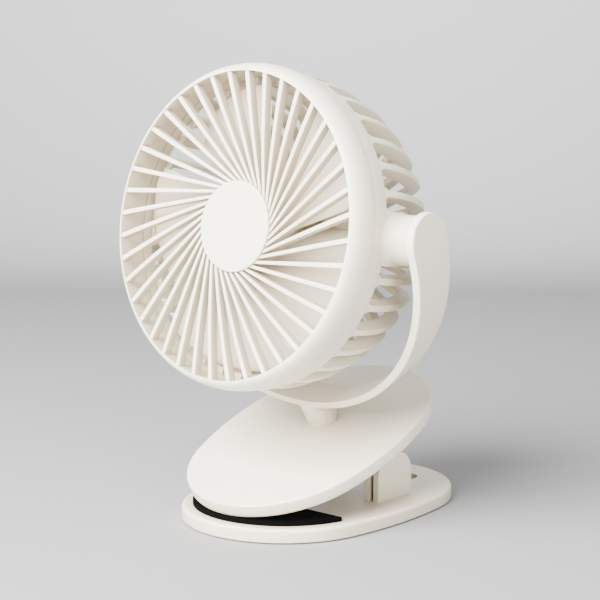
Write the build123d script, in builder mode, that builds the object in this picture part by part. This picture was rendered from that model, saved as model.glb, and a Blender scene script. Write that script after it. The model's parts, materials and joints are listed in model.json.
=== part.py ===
from build123d import *
from math import acos, cos, degrees, hypot, pi, radians, sin, sqrt
import os

# Clip fan: a round fan head tilts in a U yoke, the yoke swivels on a post, and the post stands
# on the upper jaw of a sprung clip whose lower jaw is the base.
# Millimetres and degrees. The origin is on the floor under the middle of the base, +Z is up,
# the fan faces -Y and +X is to the right of someone who looks at its front.

# ---------------------------------------------------------------- fits
shaft_fit = 0.05  # radial running clearance of a pin or shaft in its bore
press_gap = 0.02  # radial clearance of a piece that is held tight in its hole
seam_gap = 0.15  # between moulded pieces that close against each other
turning_gap = 0.15  # between flat faces that slide past each other

# ---------------------------------------------------------------- base, the lower jaw
base_length = 138.0
base_width = 94.8
base_end_radius = 45.4
base_lift = 0.5  # the shell stands this far above the floor, on the foot pad
base_height = 6.4  # top face above the floor
base_top_wall = 2.2
base_side_wall = 2.2
base_top_round = 1.6
base_bottom_round = 0.5
base_cover_thickness = 2.1
foot_pad_inset = 7.0
foot_pad_thickness = 1.1
hanging_slot_length = 37.0
hanging_slot_width = 13.0
hanging_slot_inset = 22.3  # from the rear end of the base to the middle of the slot
hanging_slot_wall = 1.6
foot_pad_slot_margin = 1.5  # rubber stays this far from the slot's wall
base_screw_side_inset = 16.0
base_screw_front_inset = 32.5
base_screw_rear_inset = 46.5
base_boss_radius = 3.0

# ---------------------------------------------------------------- rubber pads of the jaws
lower_pad_inset = 4.8
lower_pad_thickness = 1.9
lower_pad_length = 31.5  # from its tip to its straight rear edge
upper_pad_inset = 9.0
upper_pad_recess = 0.6
upper_pad_proud = 0.6
upper_pad_rear = -24.0  # rear edge, along the upper jaw from its middle

# ---------------------------------------------------------------- hinge of the clip
hinge_y = 12.3
hinge_z = 16.3
hinge_pin_radius = 2.0
cheek_half_width = 11.8
cheek_rise = 10.0  # top of a cheek above the pin
cheek_top_round = 9.0
cheek_thickness = 2.8
outer_cheek_face = 33.0  # outer side of the outer cheek, from the middle plane
inner_cheek_face = 27.9  # side of the inner cheek that faces the outer cheek
cheek_blind_wall = 0.8  # plastic left outside the blind end of the pin's bore
jaw_ear_radius = 7.5
jaw_ear_root = 13.0  # half width of an ear where it leaves the upper jaw

# ---------------------------------------------------------------- spring of the clip
spring_wire = 1.8
spring_radius = 4.8  # to the middle of the wire
spring_pitch = 3.0
spring_turns = 4
spring_end_gap = 0.1  # between the wire's end and the upper jaw

# ---------------------------------------------------------------- upper jaw
jaw_length = 125.0
jaw_width = 93.5
jaw_end_radius = 44.6
jaw_tilt = 20.0
jaw_centre_y = -6.7
jaw_centre_z = 35.35
jaw_height = 6.0
jaw_top_wall = 2.0
jaw_side_wall = 2.0
jaw_top_round = 1.8
jaw_bottom_round = 0.8
jaw_liner_thickness = 1.6
jaw_screw_side_inset = 12.0
jaw_screw_front_inset = 41.5
jaw_screw_rear_inset = 37.5
jaw_boss_radius = 2.8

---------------

#### [Exercise goal]
Beginning at the first line above, repeat exactly until the line containing "# the fan faces", which is included.

#### [Solution for this exercise]
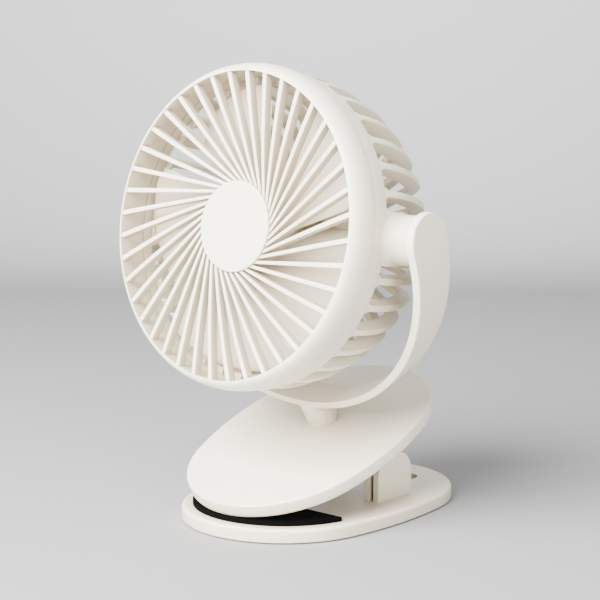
Write the build123d script, in builder mode, that builds the object in this picture part by part. This picture was rendered from that model, saved as model.glb, and a Blender scene script. Write that script after it. The model's parts, materials and joints are listed in model.json.
=== part.py ===
from build123d import *
from math import acos, cos, degrees, hypot, pi, radians, sin, sqrt
import os

# Clip fan: a round fan head tilts in a U yoke, the yoke swivels on a post, and the post stands
# on the upper jaw of a sprung clip whose lower jaw is the base.
# Millimetres and degrees. The origin is on the floor under the middle of the base, +Z is up,
# the fan faces -Y and +X is to the right of someone who looks at its front.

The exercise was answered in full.